I did see the code containing mapTasks_ complete, so it makes sense that that is because it doesn't wait. Each of the tasks forked by mapTasks_ had database updates, and they were not waiting on anything other than free slots. I never saw those database updates. I'm not sure if those threads were somehow killed or what.

I ran the new mapTasks-based code on a production migration last night. Unfortunately, something made it get stuck in the middle. No idea what it was.

jwiegley commented 9 years ago

@spl Ok, I really want to get to the bottom of this, so anything I can do to help, let me know.

I tried implementing the deadlock avoidance that I described above, but it is not possible: At the point where the deadlock happens, I don't have access to IO, only STM.

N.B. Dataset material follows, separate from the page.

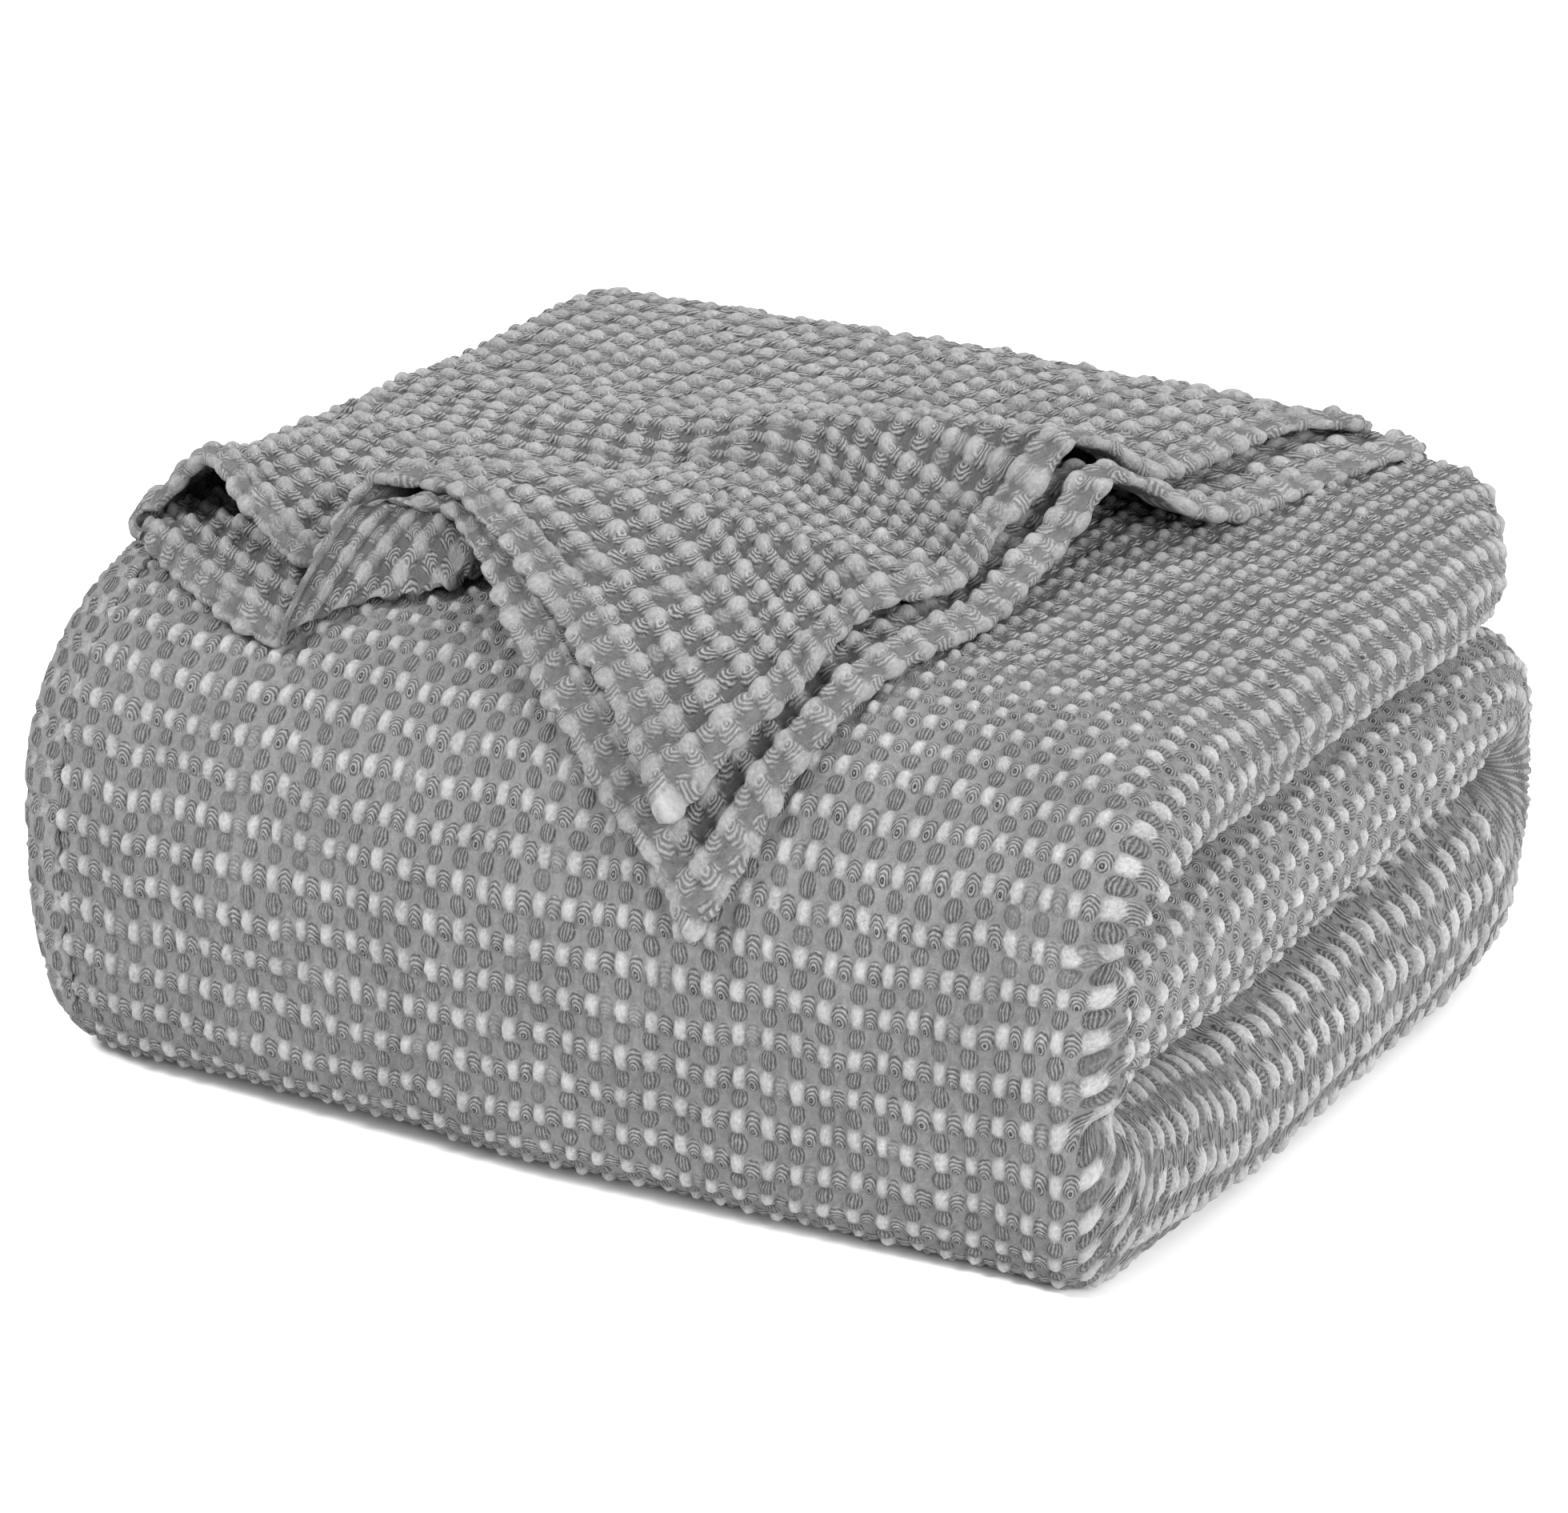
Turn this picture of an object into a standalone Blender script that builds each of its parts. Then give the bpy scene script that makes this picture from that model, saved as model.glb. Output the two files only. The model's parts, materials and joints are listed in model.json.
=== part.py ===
"""Folded waffle weave blanket: one cotton cloth, folded three times lengthwise
into a strip of eight plies, the strip folded in thirds like a letter, and the
last two plies drawn out, turned over the back and laid over the top.
Lengths below are in millimetres: +X right end, -Y front, +Z up."""
import math

import bmesh
import bpy
from mathutils import Matrix
from mathutils.bvhtree import BVHTree

MM = 0.001
PLIES = 8                 # plies in the strip
CLOTH_SHARE = 0.56        # cloth thickness as a share of the ply pitch
LEFT_X = -197.0
RIGHT_X = 206.0
FRONT_FOLD_Y = -95.0      # where the flat top and floor start to turn down
BACK_FOLD_Y = 112.0
BACK_Y = 178.0
TOP_END_Y = 168.0
INNER_END_Y = -154.0      # free end of the tucked-in third
TOP_Z = 171.0
CENTRE_X = 9.5            # middle of the footprint, which ends up at the origin
CENTRE_Y = -9.3
STRIP_GAP = 1.6
HEM_THICK = 4.8           # double-turned hem of the laid-over plies
FIELD_SHARE = 0.62        # their plain cloth as a share of the hem
FOLD_SHARE = 0.5          # pressed thinner where the hem folds sharply
PINCH_SHARE = 0.28
TAIL_SHARE = 0.45
PLY_REST = 6.0            # least height of the upper ply over the lower
HEM_REST = 7.0

# right side fold of the strip: how the plies lie from the inside out
RIBBON_ORDER = (0, 7, 4, 3, 2, 5, 6, 1)

# how far the front bulges along its width, and how thick the strip is
# where it is squeezed round the front
FRONT_BULGE = [
    {"x": -205, "front_y": -193, "corner": 20, "wrap": 36},
    {"x": -150, "front_y": -199, "corner": 22, "wrap": 40},
    {"x": -40, "front_y": -199, "corner": 22, "wrap": 40},
    {"x": 80, "front_y": -192, "corner": 18, "wrap": 34},
    {"x": 160, "front_y": -183, "corner": 10, "wrap": 25},
    {"x": 210, "front_y": -176, "corner": 6, "wrap": 18},
]
# heights of the two creases between the thirds, from front to back
CREASES = [
    {"y": -160, "low": 58.0, "high": 112.0},
    {"y": -90, "low": 60.0, "high": 122.0},
    {"y": 10, "low": 66.0, "high": 128.0},
    {"y": 90, "low": 75.0, "high": 127.0},
    {"y": 150, "low": 84.0, "high": 122.0},
]
# how far right the three rounded edges reach, from front to back
LOBES = [
    {"y": -180, "low": 206, "mid": 203, "top": 203},
    {"y": -150, "low": 210, "mid": 207, "top": 207},
    {"y": -60, "low": 216, "mid": 212, "top": 212},
    {"y": 50, "low": 216, "mid": 213, "top": 212},
    {"y": 110, "low": 213, "mid": 211, "top": 206},
    {"y": 150, "low": 205, "mid": 203, "top": 191},
    {"y": 180, "low": 190, "mid": 188, "top": 176},
]
# gentle swell of the top surface
TOP_SWELL = [
    {"x": -205, "rise": -1.5},
    {"x": -120, "rise": 0.5},
    {"x": 0, "rise": 2.0},
    {"x": 120, "rise": 0.5},
    {"x": 210, "rise": -3.5},
]
FRONT_LEVELS = (0.0, 4.0, 13.0, 32.0, 50.0, 58.0, 67.0, 85.0, 103.0, 112.0,
                122.0, 139.0, 154.0, 165.0)

# the laid-over plies: guide lines from the loose edge back to the fold.
# run: distance forward from the back over the top and down the front
LOWER_LEFT = [
    {"t": 0.0, "x": -188, "run": 304, "lift": 3.6},
    {"t": 0.5, "x": -195, "run": 150, "lift": 3.4},
    {"t": 1.0, "x": -197, "run": 0, "lift": 3.0},
]
LOWER_TROUGH = [
    {"t": 0.0, "x": -107, "run": 336, "lift": 3.6},
    {"t": 0.09, "x": -87, "run": 314, "lift": 3.2},
    {"t": 0.17, "x": -62, "run": 296, "lift": 3.0},
    {"t": 0.3, "x": -58, "run": 252, "lift": 3.0},
    {"t": 0.5, "x": -52, "run": 190, "lift": 3.0},
    {"t": 1.0, "x": -70, "run": 0, "lift": 3.0},
]
LOWER_RIDGE = [
    {"t": 0.0, "x": -99, "run": 292, "lift": 23.5},
    {"t": 0.09, "x": -77, "run": 277, "lift": 21.0},
    {"t": 0.17, "x": -58, "run": 268, "lift": 17.0},
    {"t": 0.3, "x": -36, "run": 240, "lift": 9.0},
    {"t": 0.5, "x": -20, "run": 184, "lift": 3.0},
    {"t": 1.0, "x": -40, "run": 0, "lift": 3.0},
]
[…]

So what about this for an alternate solution: Waiting, within an active task, on a task spawned from that thread throws an exception, with a suggestion to use a secondary task group?

spl commented 9 years ago

I feel I'm getting a bit lost. There are two independent issues, right?

  1. mapTasks_ semantics and implementation
  2. Nested use of a TaskGroup

To keep the discussion focused, I suggest creating a new GitHub issue for the second issue. I think it's much more difficult to resolve. At this point, I would add documentation that functions such as mapTasks create all tasks immediately, so you do not want to have one of those tasks using the same TaskGroup.

As for the first issue, were you able to reproduce my problem? If not, I'll try to make a small test case. It should be easy to do using my app+database setup, but I can try to do it without the database, perhaps with a threadDelay or something.

That said, time to respond to some of your comments:

As for mapTasks_: The main difference here is that it does not wait before returning. [...] mapTasks does wait, which is perhaps too different of a semantic to justify simply dropping the _.

I do think it is unexpected to have the _ version of a function be so radically different from the non-_ version. I glanced at the implementation of mapTasks_ when I ran into the problem. I was, admittedly, surprised to see that it wasn't mapTasks with void, but I didn't dig into it further. If it is the case that mapTasks_ will be so different, it should be documented in bold.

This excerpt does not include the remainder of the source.